Though developed in the specific historical circumstances of fifth-century BC Athens, the concept of the barbarian was a cultural and political tool that, with adjustments, was transferable to Athens’ cultural heirs in the Hellenistic and Roman periods. Attalus I of Pergamon (269-197 bc) presented himself as protector and avatar of Athenian culture in his monumental constructions, at Pergamon and Athens, celebrating his defeat of the barbarian Galatians (and playing down their Hellenistic, Seleucid allies: Pollitt 1986: 79-110; Marszal 2000). Classical Athenian public art had mythologized the Otherness of barbarians, most famously in the gigantomachy of the Parthenon, celebrating the defeat of the Achaemenid Persians with portrayals of vanquished giants and Amazons. The new, hyperrealistic, ‘‘baroque’’ style of the Attalid monuments, however, portrayed defeated barbarians as visually distinct from their victors in physiognomy and dress; hairstyle, clothing, ornament, and muscularity marked off the alien. These motifs became key elements of Hellenistic and Roman victory monuments down to the columns of Trajan and Marcus Aurelius in Rome, and the obelisk of Theodosius I and the column of Arcadius in Constantinople.
Roman culture consciously borrowed the oppositional concept of barbarus from Greek thought, and deployed it in a variety of ways to reinforce both Rome’s membership of the Hellenistic cultural world and her own imperial status. From the third century bc, Rome’s cultural alignment with the Hellenistic world was signaled by ideological adoption and internalization of the barbarian dichotomy, separating Roman ‘‘civilization’’ from the ‘‘primitivism’’ of other, unreconstructed parts of Italy (Dench 1995: 29-108; 2005: 96-117, 166-7). In turn, Roman imperial expansion was facilitated by exportation of the concept of the barbarian. In the western provinces annexed by Roman conquest, the same sharp divide between inclusion within the Hellenistic cultural world and exclusion among ‘‘the barbarians’’ provided an ideological scaffolding for ‘‘romanization,’’ a contested term for the acceptance and appropriation by non-Romans of Hellenistic urban culture, modes of expression, and Roman self-identification. Provincial elites, like Romans before them, internalized Hellenistic cultural assumptions and their antitype, ‘‘the barbarian’’ (Woolf 1998: 48-76; Hingley 2005: 59-71). The concept of the barbarian was a powerful ideological tool: a membrane between participants and nonparticipants in Hellenistic culture, yet transferable between societies; able to be deployed both externally and within a society; and permeable by those who ‘‘bought into’’ its cultural assumptions (Dench 1995: 11-12).
Accompanying these broad ideological conceptions on their translation into Roman culture was the estranging function of literary and visual ethnographic texts. Genres and topoi need not, of course, remain fixed in their purposes; literary models can be exploited and turned to different ends. But Roman ethnographical writings followed the lead of their Greek and Hellenistic models, as the conservatism of Tacitus or Ammianus Marcellinus demonstrates (King 1987; Lund 1991). Ethnography, like the term barbarus, was naturalized into Latin literature because of its ideological value: the alienation of its subject.

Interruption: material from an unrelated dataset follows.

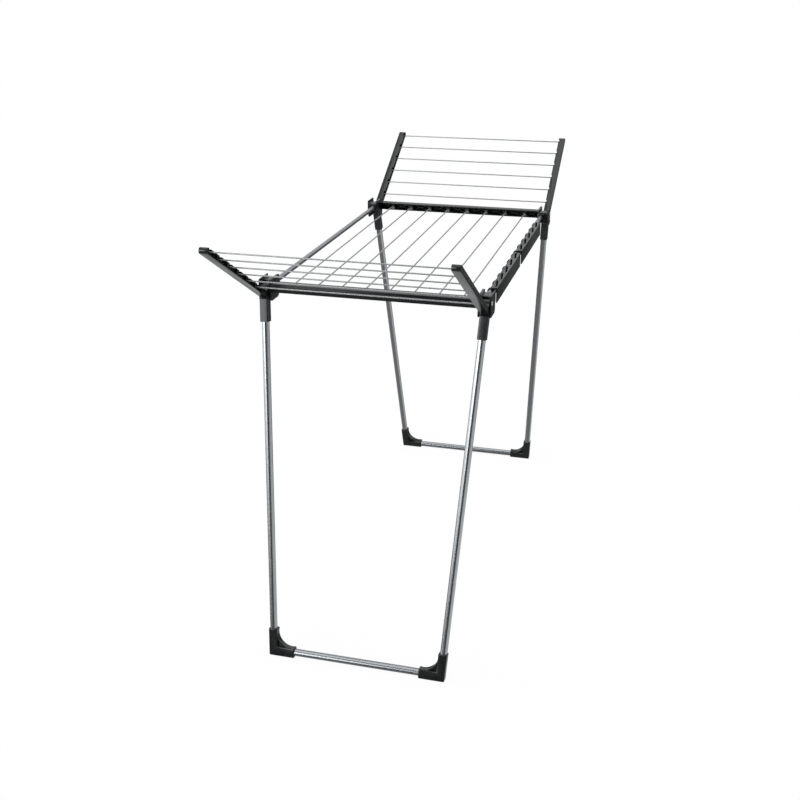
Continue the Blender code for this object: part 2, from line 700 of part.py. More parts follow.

It was not only historia that was transferred from the original Greek and Hellenistic to the later Roman practice: other complicit genres were subject to the same shift.

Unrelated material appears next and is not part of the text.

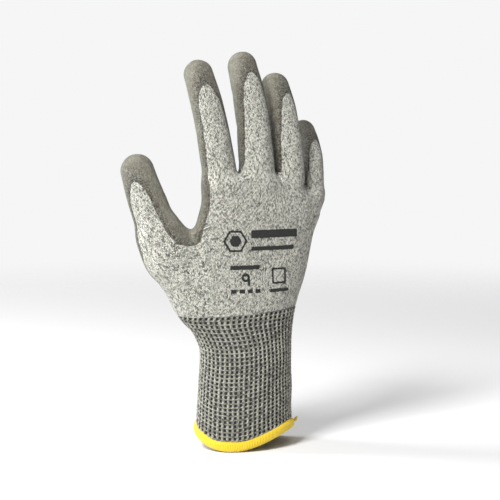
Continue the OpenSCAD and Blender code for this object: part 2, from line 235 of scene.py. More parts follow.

Geographia - a genre cognate with historia, and not necessarily very strictly distinguished from it (Clarke 1999: 1-76) - addressed the human inhabitants of lands as much as their topography; ethnography was fundamental also to this genre. Geographia too is increasingly seen in current scholarship as a literary rather than as a ‘‘scientific’’ genre, and for the most part ideologically motivated (Nicolet 1991; Romm 1992; Clarke 1999; for Late Antiquity: Lozovsky 2000; Merrills 2005; note that in Latin the term chorographia was more commonly used than geographia). As a genre, geographia received its greatest impetus at times of political expansion: in the wake of Alexander’s conquests, and after the Roman consolidation of the Mediterranean basin. At these imperial moments (particularly under Rome), geographia served two contradictory yet complementary functions. By offering a systematic description of all known lands, it asserted ‘‘ecumenical claims,’’ picturing the Roman Empire as coterminous with ‘‘the whole world’’ (Nicolet 1991: 29-56). At the same time, geographia was concerned to portray ‘‘the edges of the earth’’ - lands beyond Greco-Roman knowledge - as wild, alien, and dangerous; not just different from the Mediterranean world, but an other world, the reverse of the Greco-Roman orbis, the antichthon. Hostile and impassable borders closed off these Other worlds. The most insurmountable of these borders was Oceanus, the ocean, encircling the lands of the known world, a realm of chaos and monsters (Romm 1992: 21-3). Geographia, with its appropriation of the known world and demarcation from the unknown, provides a topographic aspect to ethnography’s function of alienation.
Four points stand out from this digression into earlier antiquity. First, current scholarship sees the concept of the barbarian as central to the ideological foundations of classical societies, transferred from Athens to the Hellenistic and Roman thought-worlds. Second, this concept was a construct, an intellectual artifact of classical workmanship, not a neutral observation of the surrounding world. It served identifiable functions: to establish and reify oppositional categories. ‘‘Ethnography’’ was not essentially a descriptive genre, but a creative one - a genre intended to alienate its audience from its subject. Third, the ideological concepts of classical ethnography permeate our extant texts to a very high degree (formally in historia and geographia, more casually in other genres). And fourthly, these fundamentally structuralist and anthropological interpretations, neither new nor unique to classical studies, constitute a widely accepted interpretive framework within which by and large classical studies now operate.